The trail turned inland, away from the short, and before long I went through the intersection with the Ceilidh Trail where I’d picked up the Cabot Trail yesterday. At that point, I’d ridden the entire Cabot Trail. But I still needed to complete my lap – if nothing else than to get back to the campground – so it was a repeat run from Margaree to Baddeck. After a shower I went back to Baddeck, had an OK dinner, and picked up some beer for the evening.
After sitting by the lake at the campground for a while, a couple who had set up camp across the field from me said hello as I walked back. We got to talking, and I ended up hanging out with Bob and Carolyn for most of the evening. They’re from Florida, but are traveling, and had just gotten back from Newfoundland (just like the couple from Ontario the previous night). They offered me some homemade rhubarb pie they’d picked up at a bake sale in Newfoundland, and although I’ve never been to Newfoundland, they made sure I’d been properly “Screeched in.” I shared some of the Propeller Pale Ale I’d picked up. We talked while the sun went down until, once again, the bugs became too fierce and we retreated to our respective tents for the night.

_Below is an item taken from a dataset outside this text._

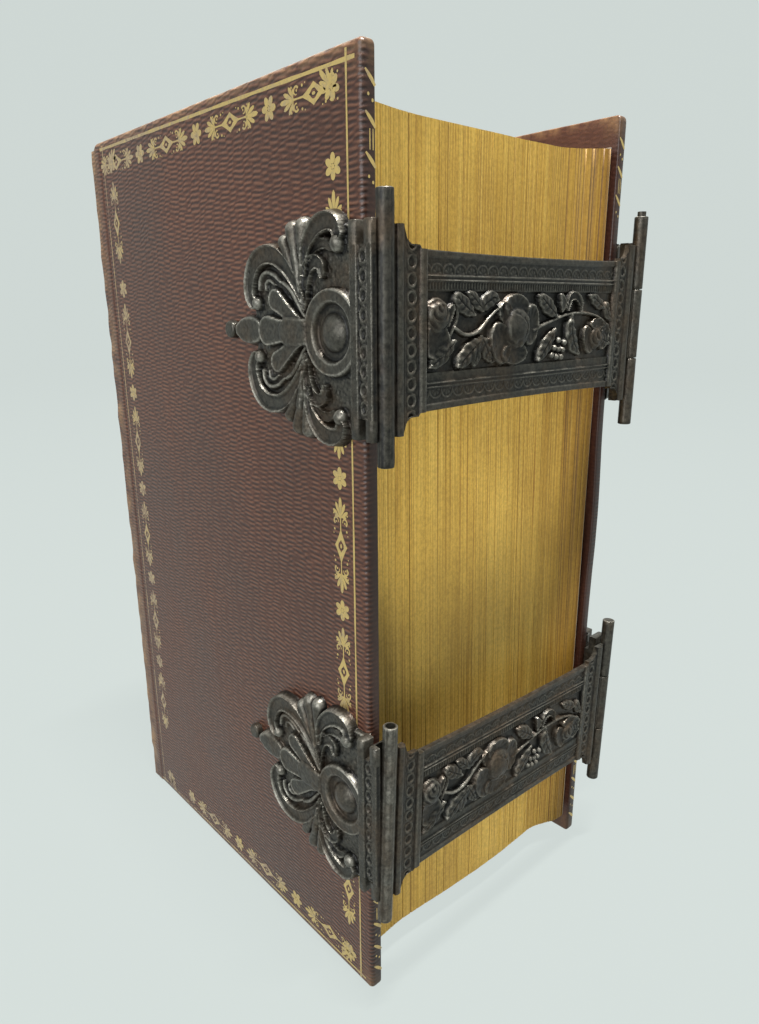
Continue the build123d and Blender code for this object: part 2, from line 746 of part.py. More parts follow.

The Cabot Trail is at least as awesome as all of the posts and articles online had led me to believe, if not more awesome. As you can see, there are many things I would’ve liked to have done and didn’t have time for – not to mention riding the Cabot Trail in the opposite direction, clockwise. I really didn’t want to leave Cape Breton Island, but I had a reservation at Fundy National Park the following night, and I couldn’t afford to stretch the time or expense of this trip out too long. I’ll have to go back someday and try to see some of the things I missed this time around. I love this place.